As user frustration over the lack of this essential utility grows, an
interesting question arises: is some software too dangerous to be released
early?
This tool (called "btrfsck") has been under development for some time, but,
despite occasional hints to the contrary, it has never escaped from Chris
Mason's laptop into the wild. This delay has had repercussions elsewhere;
Fedora's plan to move to btrfs by default, for example, cannot go forward
without a working filesystem checker. Most recently, Chris said that he hoped to be able to demonstrate
the program at the upcoming LinuxCon
Europe event. That, however, was not enough for some vocal users who
have started to let it be known that their patience has run out. Thus
we've seen accusations that Oracle really
intends to keep btrfs as a private, proprietary tool and statements that "It's really time for
Chris Mason to stop disgracing the open source community and tarnishing
Oracle's name." Those are strong words directed at somebody who has
done a lot to create a next-generation filesystem for Linux.
Your editor would like to be the first to say that both the open source
community and Oracle benefit greatly from Chris's presence. The cynical
might add that Oracle has delegated the task of "tarnishing its name" to
employees who are more skilled in that area. That said, it is worth
examining why btrfsck remains under wraps; had the tool been put out in the
open - the way the filesystem itself was - chances are good that others
would have helped with its development. One could argue that the failure
to release btrfsck in any form has almost certainly retarded its
development and, thus, the adoption of btrfs as a whole.
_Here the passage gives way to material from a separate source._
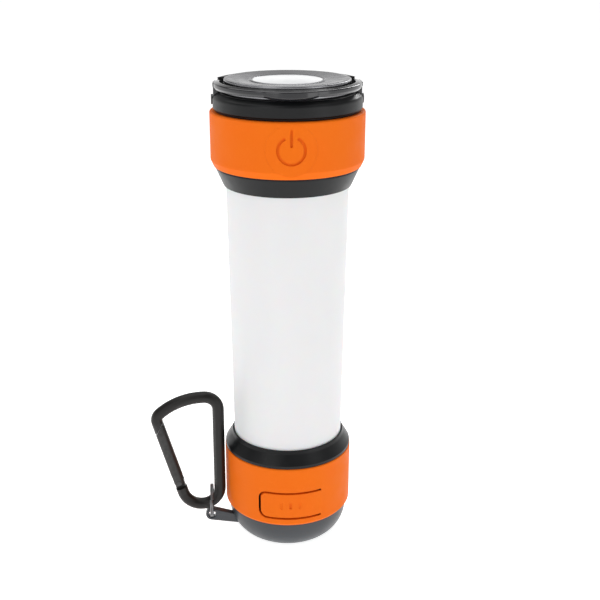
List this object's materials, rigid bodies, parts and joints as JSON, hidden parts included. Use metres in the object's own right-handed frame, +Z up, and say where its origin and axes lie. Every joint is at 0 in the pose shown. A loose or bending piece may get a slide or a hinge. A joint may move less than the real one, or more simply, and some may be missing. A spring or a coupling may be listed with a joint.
{
  "type": "lantern torch",
  "caption": "Hand torch with a spot lamp on top, a frosted lantern tube, rubber bands with button and port flap, folding hanger and carabiner.",
  "frame": {"origin": "centre of the flat foot, on the long axis", "axes": "+Z up the long axis to the spot lamp; the button and the port flap face -Y; the carabiner hangs on the -X side"},
  "size_m": [0.0729, 0.05, 0.162],
  "materials": {
    "orange_silicone": "soft moulded silicone, satin",
    "black_plastic": "satin moulded plastic, fine texture",
    "cap_plastic": "satin moulded plastic",
    "gloss_black": "polished moulded plastic",
    "bezel_finish": "polished dark anodised",
    "frosted_tube": "frosted translucent polycarbonate",
    "lens_white": "opal polycarbonate",
    "reflector_coat": "vacuum metallised",
    "white_plastic": "white moulded plastic",
    "cell_wrap": "plain shrink wrap on a steel can; density close to a lithium cell",
    "contact_metal": "nickel plated",
    "seal_rubber": "moulded rubber",
    "board": "solder-masked circuit board",
    "led_board_metal": "bare aluminium",
    "led_phosphor": "phosphor under clear resin",
    "switch_plastic": "moulded plastic",
    "steel": "zinc plated",
    "ring_steel": "dark nickel plated",
    "hook_metal": "black anodised, satin",
    "wire_jacket": "wire insulation"
  },
  "bodies": {
    "torch": {"bail_pins": "steel", "base_cap": "cap_plastic", "base_housing": "black_plastic", "base_screws": "steel", "battery_cell": "cell_wrap", "bezel": "bezel_finish", "contact_spring": "contact_metal", "core_sleeve": "white_plastic", "diffuser_tube": "frosted_tube", "driver_board": "board", "harness_wires": "wire_jacket", "head_collar": "black_plastic", "head_housing": "black_plastic", "heat_sink": "led_board_metal", "heat_sink_screws": "steel", "lantern_leds": "led_phosphor", "led_board": "led_board_metal", "led_board_screws": "steel", "lens": "lens_white", "lens_seal": "seal_rubber", "light_strips": "board", "lower_band": "orange_silicone", "lower_collar": "black_plastic", "lower_core_plug": "white_plastic", "lower_seal": "seal_rubber", "port_board": "board", "power_board": "board", "reflector": "reflector_coat", "spot_led": "led_phosphor", "switch_board": "board", "tact_switch": "switch_plastic", "top_contact": "contact_metal", "upper_band": "orange_silicone", "upper_core_plug": "white_plastic", "upper_seal": "seal_rubber", "usb_in_shell": "steel", "usb_in_tongue": "switch_plastic", "usb_out_shell": "steel", "usb_out_tongue": "switch_plastic"},
    "bail": {"hanging_bail": "gloss_black"},
    "button": {"power_button": "orange_silicone", "button_actuator": "black_plastic", "switch_stem": "switch_plastic"},
    "flap": {"port_flap": "orange_silicone"},
    "ring": {"split_ring": "ring_steel"},
    "hook": {"carabiner_body": "hook_metal", "gate_pin": "steel"},
    "gate": {"carabiner_gate": "hook_metal", "gate_spring": "steel"}
  },
  "joints": [
    {"name": "bail_swing", "type": "hinge", "parent": "torch", "child": "bail", "pos_m": [0, 0, 0.1554], "axis": [-1, 0, 0], "range_deg": [0, 90]},
    {"name": "button_press", "type": "slide", "parent": "torch", "child": "button", "axis": [0, 1, 0], "range_m": [0, 0.0006], "stiffness_N_per_m": 800},
    {"name": "flap_open", "type": "hinge", "parent": "torch", "child": "flap", "pos_m": [0.0105, -0.01967, 0.01955], "axis": [0, 0, 1], "range_deg": [0, 110], "stiffness_Nm_per_rad": 0.002},
    {"name": "ring_swing", "type": "hinge", "parent": "torch", "child": "ring", "pos_m": [-0.0275, -0.006, 0.0078], "axis": [0, -1, 0], "range_deg": [0, 100]},
    {"name": "hook_tilt", "type": "hinge", "parent": "ring", "child": "hook", "pos_m": [-0.0312, -0.006, 0.0186], "axis": [0, -1, 0], "range_deg": [0, 90]},
    {"name": "gate_open", "type": "hinge", "parent": "hook", "child": "gate", "pos_m": [-0.03892, -0.006, 0.02115], "axis": [0, 1, 0], "range_deg": [0, 28], "stiffness_Nm_per_rad": 0.02, "springref_deg": -17.19}
  ]
}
According to Chris, the early merging of
btrfs was important for the creation of the filesystem's development
community:
Keep in mind that btrfs was released and ran for a long time while
intentionally crashing when we ran out of space. This was a really
important part of our development because we attracted a huge
number of contributors, and some very brave users.
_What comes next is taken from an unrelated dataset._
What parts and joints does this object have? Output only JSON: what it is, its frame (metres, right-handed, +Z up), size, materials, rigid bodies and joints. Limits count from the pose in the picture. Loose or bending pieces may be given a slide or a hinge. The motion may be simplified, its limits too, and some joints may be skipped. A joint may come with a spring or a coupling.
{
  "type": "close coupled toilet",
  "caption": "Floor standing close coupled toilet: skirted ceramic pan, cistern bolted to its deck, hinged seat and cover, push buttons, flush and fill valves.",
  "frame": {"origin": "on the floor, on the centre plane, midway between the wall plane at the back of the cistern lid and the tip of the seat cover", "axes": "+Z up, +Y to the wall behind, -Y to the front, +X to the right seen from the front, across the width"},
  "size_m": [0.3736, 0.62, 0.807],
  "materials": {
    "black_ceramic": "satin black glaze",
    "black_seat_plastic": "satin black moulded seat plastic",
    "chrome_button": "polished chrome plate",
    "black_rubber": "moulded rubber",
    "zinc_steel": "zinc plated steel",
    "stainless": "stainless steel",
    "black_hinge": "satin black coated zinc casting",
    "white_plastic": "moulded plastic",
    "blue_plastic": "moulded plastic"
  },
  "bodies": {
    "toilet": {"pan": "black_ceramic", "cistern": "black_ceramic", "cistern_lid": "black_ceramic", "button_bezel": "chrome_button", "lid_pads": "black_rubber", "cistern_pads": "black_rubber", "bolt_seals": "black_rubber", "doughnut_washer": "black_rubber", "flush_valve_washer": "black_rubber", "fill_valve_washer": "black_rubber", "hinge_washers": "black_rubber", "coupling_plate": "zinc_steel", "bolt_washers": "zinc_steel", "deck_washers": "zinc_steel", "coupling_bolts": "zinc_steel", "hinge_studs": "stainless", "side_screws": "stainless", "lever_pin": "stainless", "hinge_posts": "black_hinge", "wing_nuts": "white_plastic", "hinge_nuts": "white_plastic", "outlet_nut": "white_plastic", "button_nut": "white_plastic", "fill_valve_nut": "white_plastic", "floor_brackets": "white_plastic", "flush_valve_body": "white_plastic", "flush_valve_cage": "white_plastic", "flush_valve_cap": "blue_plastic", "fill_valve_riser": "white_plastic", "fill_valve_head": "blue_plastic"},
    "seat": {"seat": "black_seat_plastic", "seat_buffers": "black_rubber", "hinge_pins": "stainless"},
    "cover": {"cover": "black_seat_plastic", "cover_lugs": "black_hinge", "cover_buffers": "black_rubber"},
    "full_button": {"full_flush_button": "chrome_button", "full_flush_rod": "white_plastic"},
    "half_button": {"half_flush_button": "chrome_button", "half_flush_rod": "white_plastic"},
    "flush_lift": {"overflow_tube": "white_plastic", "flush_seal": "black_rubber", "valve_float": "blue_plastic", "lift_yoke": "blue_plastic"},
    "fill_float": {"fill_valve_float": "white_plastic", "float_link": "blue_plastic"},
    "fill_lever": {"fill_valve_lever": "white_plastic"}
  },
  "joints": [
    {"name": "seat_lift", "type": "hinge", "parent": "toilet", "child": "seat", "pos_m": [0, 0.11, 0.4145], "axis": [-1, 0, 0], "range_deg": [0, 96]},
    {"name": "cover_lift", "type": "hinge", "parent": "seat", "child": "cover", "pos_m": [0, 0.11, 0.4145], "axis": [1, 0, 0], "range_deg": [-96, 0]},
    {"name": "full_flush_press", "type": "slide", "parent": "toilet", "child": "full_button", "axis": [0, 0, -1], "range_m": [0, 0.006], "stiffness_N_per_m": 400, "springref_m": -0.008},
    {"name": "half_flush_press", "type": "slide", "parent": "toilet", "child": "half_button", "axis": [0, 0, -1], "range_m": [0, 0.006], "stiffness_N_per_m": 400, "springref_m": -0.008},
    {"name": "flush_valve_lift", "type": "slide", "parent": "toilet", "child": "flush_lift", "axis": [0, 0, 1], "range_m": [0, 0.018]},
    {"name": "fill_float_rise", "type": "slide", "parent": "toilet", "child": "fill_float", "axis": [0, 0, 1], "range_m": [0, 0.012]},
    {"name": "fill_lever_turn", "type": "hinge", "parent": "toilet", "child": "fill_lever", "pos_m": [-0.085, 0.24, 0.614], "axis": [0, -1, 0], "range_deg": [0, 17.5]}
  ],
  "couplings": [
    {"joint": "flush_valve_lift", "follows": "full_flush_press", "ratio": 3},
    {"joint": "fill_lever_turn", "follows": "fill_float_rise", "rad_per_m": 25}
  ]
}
But, he says, the filesystem checker ("fsck") is a bit different, and is
not ready yet even for the braver users:
For fsck, even the stuff I have here does have a way to go before
it is at the level of an e2fsck or xfs_repair. But I do want to
make sure that I'm surprised by any bugs before I send it out, and
that's just not the case today. The release has been delayed
because I've alternated between a few different ways of repairing,
and because I got distracted by some important features in the
kernel.
Josef Bacik expressed the fears that keep
btrfsck out of the community more clearly:
Fsck has the potential to make any users problems worse, and given
the increasing number of people putting production systems on btrfs
with no backups the idea of releasing a unpolished and not fully
tested fsck into the world is terrifying, and would likely cause
long term "I heard that file system's fsck tool eats babies" sort
of reputation.
He went on to say "Release early and release often is nice for web
browsers and desktop environments, it's not so nice with things that could
result in data loss." This is a claim that raises some interesting
questions, to say the least.
One could start by questioning the wisdom of running a new filesystem like
btrfs in production with no backups and no working filesystem repair
tool. How is it that releasing the filesystem itself is OK, but releasing
the repair tool presents too much of a risk for users? How does that tool
really differ from a web browser, especially given that the browser is
exposed to all the net can throw at it and bugs can easily lead to exposure
of users' credentials or the compromise of their systems? There is no
shortage of software out there that can badly bite its users when things go
wrong.
That said, there are some unique aspects to the development of filesystem
repair tools. They are invoked when things have already gone wrong, so the
usual rules of how the filesystem should be structured are out the window.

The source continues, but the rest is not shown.